• [Exercise] Quote the full listing word for word.
Start Dataset content
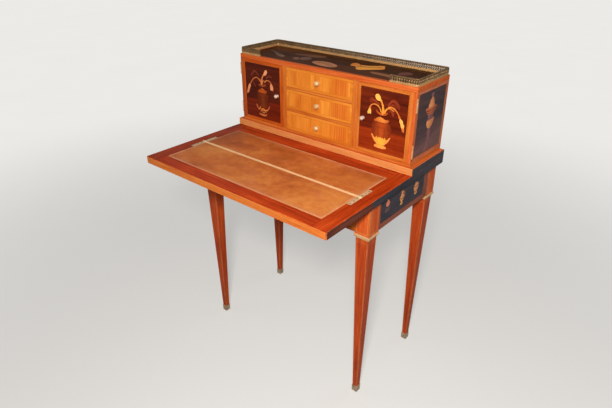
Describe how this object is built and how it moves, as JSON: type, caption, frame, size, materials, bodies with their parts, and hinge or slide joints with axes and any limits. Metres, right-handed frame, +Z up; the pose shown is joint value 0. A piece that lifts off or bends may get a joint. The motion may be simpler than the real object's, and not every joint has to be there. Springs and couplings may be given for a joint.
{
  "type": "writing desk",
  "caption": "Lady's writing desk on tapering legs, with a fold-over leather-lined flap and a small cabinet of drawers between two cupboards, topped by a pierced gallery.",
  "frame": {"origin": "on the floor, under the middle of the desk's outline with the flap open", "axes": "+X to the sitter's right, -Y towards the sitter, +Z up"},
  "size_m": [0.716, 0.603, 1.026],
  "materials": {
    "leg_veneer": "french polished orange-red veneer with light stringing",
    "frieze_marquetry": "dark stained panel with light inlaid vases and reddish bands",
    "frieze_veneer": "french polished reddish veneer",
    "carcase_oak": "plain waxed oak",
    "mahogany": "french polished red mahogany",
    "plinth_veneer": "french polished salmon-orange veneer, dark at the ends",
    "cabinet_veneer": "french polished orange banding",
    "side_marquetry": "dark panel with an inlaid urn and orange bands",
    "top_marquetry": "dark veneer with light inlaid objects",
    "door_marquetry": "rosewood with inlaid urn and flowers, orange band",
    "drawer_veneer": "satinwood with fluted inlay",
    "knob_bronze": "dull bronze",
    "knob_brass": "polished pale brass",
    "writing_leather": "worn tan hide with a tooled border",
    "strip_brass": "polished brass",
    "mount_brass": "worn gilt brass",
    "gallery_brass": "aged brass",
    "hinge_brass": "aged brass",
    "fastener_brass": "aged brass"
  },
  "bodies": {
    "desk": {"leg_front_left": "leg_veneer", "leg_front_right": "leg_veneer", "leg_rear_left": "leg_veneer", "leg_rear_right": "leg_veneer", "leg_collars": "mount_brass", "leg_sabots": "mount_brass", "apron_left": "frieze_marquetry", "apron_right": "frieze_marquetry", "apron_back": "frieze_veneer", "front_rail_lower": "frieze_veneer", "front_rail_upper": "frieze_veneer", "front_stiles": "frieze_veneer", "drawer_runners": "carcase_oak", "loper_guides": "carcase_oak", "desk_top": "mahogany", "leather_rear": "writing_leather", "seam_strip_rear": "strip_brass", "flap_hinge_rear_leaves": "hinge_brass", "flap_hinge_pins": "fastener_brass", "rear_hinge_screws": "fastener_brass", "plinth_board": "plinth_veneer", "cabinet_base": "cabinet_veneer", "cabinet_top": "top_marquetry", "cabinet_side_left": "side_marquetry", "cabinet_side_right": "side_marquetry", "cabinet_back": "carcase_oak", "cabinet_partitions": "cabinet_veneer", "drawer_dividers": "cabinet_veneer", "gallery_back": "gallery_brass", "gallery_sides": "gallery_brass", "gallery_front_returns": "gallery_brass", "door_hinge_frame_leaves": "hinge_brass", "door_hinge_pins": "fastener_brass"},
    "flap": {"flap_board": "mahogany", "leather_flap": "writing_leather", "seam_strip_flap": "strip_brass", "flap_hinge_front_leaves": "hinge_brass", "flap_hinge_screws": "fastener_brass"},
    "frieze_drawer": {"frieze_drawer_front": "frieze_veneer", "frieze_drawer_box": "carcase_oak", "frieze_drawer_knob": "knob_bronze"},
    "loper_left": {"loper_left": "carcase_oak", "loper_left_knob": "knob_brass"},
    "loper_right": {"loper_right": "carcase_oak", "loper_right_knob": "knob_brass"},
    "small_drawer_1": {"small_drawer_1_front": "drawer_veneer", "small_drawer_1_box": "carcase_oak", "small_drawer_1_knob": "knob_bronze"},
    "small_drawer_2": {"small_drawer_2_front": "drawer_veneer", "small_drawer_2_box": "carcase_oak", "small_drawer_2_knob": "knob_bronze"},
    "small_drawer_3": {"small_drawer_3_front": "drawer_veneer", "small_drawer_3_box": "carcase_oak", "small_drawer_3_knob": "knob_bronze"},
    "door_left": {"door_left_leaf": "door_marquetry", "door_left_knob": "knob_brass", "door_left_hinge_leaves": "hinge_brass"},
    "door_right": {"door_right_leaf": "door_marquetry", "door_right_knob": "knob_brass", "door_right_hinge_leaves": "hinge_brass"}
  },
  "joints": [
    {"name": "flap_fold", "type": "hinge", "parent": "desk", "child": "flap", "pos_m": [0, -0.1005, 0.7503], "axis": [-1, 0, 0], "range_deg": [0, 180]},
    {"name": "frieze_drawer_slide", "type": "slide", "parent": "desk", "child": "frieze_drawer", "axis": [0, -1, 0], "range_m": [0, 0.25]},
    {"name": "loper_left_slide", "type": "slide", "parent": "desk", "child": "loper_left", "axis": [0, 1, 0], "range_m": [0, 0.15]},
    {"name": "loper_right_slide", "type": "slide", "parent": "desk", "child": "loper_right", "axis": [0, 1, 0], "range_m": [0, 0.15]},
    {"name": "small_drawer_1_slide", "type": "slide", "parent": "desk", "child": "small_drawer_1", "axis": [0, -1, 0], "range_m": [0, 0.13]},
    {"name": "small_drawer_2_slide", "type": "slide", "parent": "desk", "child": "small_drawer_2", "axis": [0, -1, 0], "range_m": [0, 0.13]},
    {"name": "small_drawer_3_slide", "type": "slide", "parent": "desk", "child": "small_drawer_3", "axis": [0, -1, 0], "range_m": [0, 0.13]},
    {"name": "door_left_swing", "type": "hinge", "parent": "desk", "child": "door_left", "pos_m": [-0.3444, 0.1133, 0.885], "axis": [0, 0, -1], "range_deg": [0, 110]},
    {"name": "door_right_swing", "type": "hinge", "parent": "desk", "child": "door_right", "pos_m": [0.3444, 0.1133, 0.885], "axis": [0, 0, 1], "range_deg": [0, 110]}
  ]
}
End Dataset content
• [Expected answer]
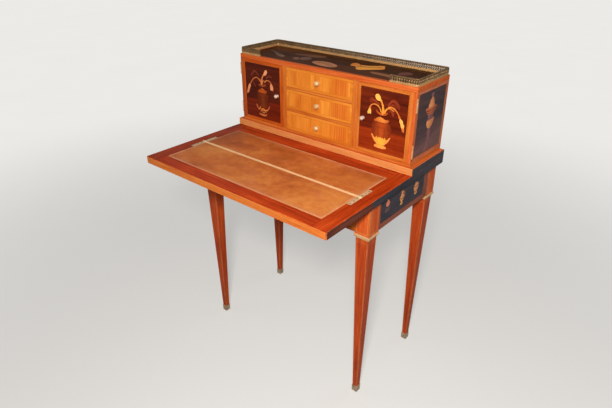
Describe how this object is built and how it moves, as JSON: type, caption, frame, size, materials, bodies with their parts, and hinge or slide joints with axes and any limits. Metres, right-handed frame, +Z up; the pose shown is joint value 0. A piece that lifts off or bends may get a joint. The motion may be simpler than the real object's, and not every joint has to be there. Springs and couplings may be given for a joint.
{
  "type": "writing desk",
  "caption": "Lady's writing desk on tapering legs, with a fold-over leather-lined flap and a small cabinet of drawers between two cupboards, topped by a pierced gallery.",
  "frame": {"origin": "on the floor, under the middle of the desk's outline with the flap open", "axes": "+X to the sitter's right, -Y towards the sitter, +Z up"},
  "size_m": [0.716, 0.603, 1.026],
  "materials": {
    "leg_veneer": "french polished orange-red veneer with light stringing",
    "frieze_marquetry": "dark stained panel with light inlaid vases and reddish bands",
    "frieze_veneer": "french polished reddish veneer",
    "carcase_oak": "plain waxed oak",
    "mahogany": "french polished red mahogany",
    "plinth_veneer": "french polished salmon-orange veneer, dark at the ends",
    "cabinet_veneer": "french polished orange banding",
    "side_marquetry": "dark panel with an inlaid urn and orange bands",
    "top_marquetry": "dark veneer with light inlaid objects",
    "door_marquetry": "rosewood with inlaid urn and flowers, orange band",
    "drawer_veneer": "satinwood with fluted inlay",
    "knob_bronze": "dull bronze",
    "knob_brass": "polished pale brass",
    "writing_leather": "worn tan hide with a tooled border",
    "strip_brass": "polished brass",
    "mount_brass": "worn gilt brass",
    "gallery_brass": "aged brass",
    "hinge_brass": "aged brass",
    "fastener_brass": "aged brass"
  },
  "bodies": {
    "desk": {"leg_front_left": "leg_veneer", "leg_front_right": "leg_veneer", "leg_rear_left": "leg_veneer", "leg_rear_right": "leg_veneer", "leg_collars": "mount_brass", "leg_sabots": "mount_brass", "apron_left": "frieze_marquetry", "apron_right": "frieze_marquetry", "apron_back": "frieze_veneer", "front_rail_lower": "frieze_veneer", "front_rail_upper": "frieze_veneer", "front_stiles": "frieze_veneer", "drawer_runners": "carcase_oak", "loper_guides": "carcase_oak", "desk_top": "mahogany", "leather_rear": "writing_leather", "seam_strip_rear": "strip_brass", "flap_hinge_rear_leaves": "hinge_brass", "flap_hinge_pins": "fastener_brass", "rear_hinge_screws": "fastener_brass", "plinth_board": "plinth_veneer", "cabinet_base": "cabinet_veneer", "cabinet_top": "top_marquetry", "cabinet_side_left": "side_marquetry", "cabinet_side_right": "side_marquetry", "cabinet_back": "carcase_oak", "cabinet_partitions": "cabinet_veneer", "drawer_dividers": "cabinet_veneer", "gallery_back": "gallery_brass", "gallery_sides": "gallery_brass", "gallery_front_returns": "gallery_brass", "door_hinge_frame_leaves": "hinge_brass", "door_hinge_pins": "fastener_brass"},
    "flap": {"flap_board": "mahogany", "leather_flap": "writing_leather", "seam_strip_flap": "strip_brass", "flap_hinge_front_leaves": "hinge_brass", "flap_hinge_screws": "fastener_brass"},
    "frieze_drawer": {"frieze_drawer_front": "frieze_veneer", "frieze_drawer_box": "carcase_oak", "frieze_drawer_knob": "knob_bronze"},
    "loper_left": {"loper_left": "carcase_oak", "loper_left_knob": "knob_brass"},
    "loper_right": {"loper_right": "carcase_oak", "loper_right_knob": "knob_brass"},
    "small_drawer_1": {"small_drawer_1_front": "drawer_veneer", "small_drawer_1_box": "carcase_oak", "small_drawer_1_knob": "knob_bronze"},
    "small_drawer_2": {"small_drawer_2_front": "drawer_veneer", "small_drawer_2_box": "carcase_oak", "small_drawer_2_knob": "knob_bronze"},
    "small_drawer_3": {"small_drawer_3_front": "drawer_veneer", "small_drawer_3_box": "carcase_oak", "small_drawer_3_knob": "knob_bronze"},
    "door_left": {"door_left_leaf": "door_marquetry", "door_left_knob": "knob_brass", "door_left_hinge_leaves": "hinge_brass"},
    "door_right": {"door_right_leaf": "door_marquetry", "door_right_knob": "knob_brass", "door_right_hinge_leaves": "hinge_brass"}
  },
  "joints": [
    {"name": "flap_fold", "type": "hinge", "parent": "desk", "child": "flap", "pos_m": [0, -0.1005, 0.7503], "axis": [-1, 0, 0], "range_deg": [0, 180]},
    {"name": "frieze_drawer_slide", "type": "slide", "parent": "desk", "child": "frieze_drawer", "axis": [0, -1, 0], "range_m": [0, 0.25]},
    {"name": "loper_left_slide", "type": "slide", "parent": "desk", "child": "loper_left", "axis": [0, 1, 0], "range_m": [0, 0.15]},
    {"name": "loper_right_slide", "type": "slide", "parent": "desk", "child": "loper_right", "axis": [0, 1, 0], "range_m": [0, 0.15]},
    {"name": "small_drawer_1_slide", "type": "slide", "parent": "desk", "child": "small_drawer_1", "axis": [0, -1, 0], "range_m": [0, 0.13]},
    {"name": "small_drawer_2_slide", "type": "slide", "parent": "desk", "child": "small_drawer_2", "axis": [0, -1, 0], "range_m": [0, 0.13]},
    {"name": "small_drawer_3_slide", "type": "slide", "parent": "desk", "child": "small_drawer_3", "axis": [0, -1, 0], "range_m": [0, 0.13]},
    {"name": "door_left_swing", "type": "hinge", "parent": "desk", "child": "door_left", "pos_m": [-0.3444, 0.1133, 0.885], "axis": [0, 0, -1], "range_deg": [0, 110]},
    {"name": "door_right_swing", "type": "hinge", "parent": "desk", "child": "door_right", "pos_m": [0.3444, 0.1133, 0.885], "axis": [0, 0, 1], "range_deg": [0, 110]}
  ]
}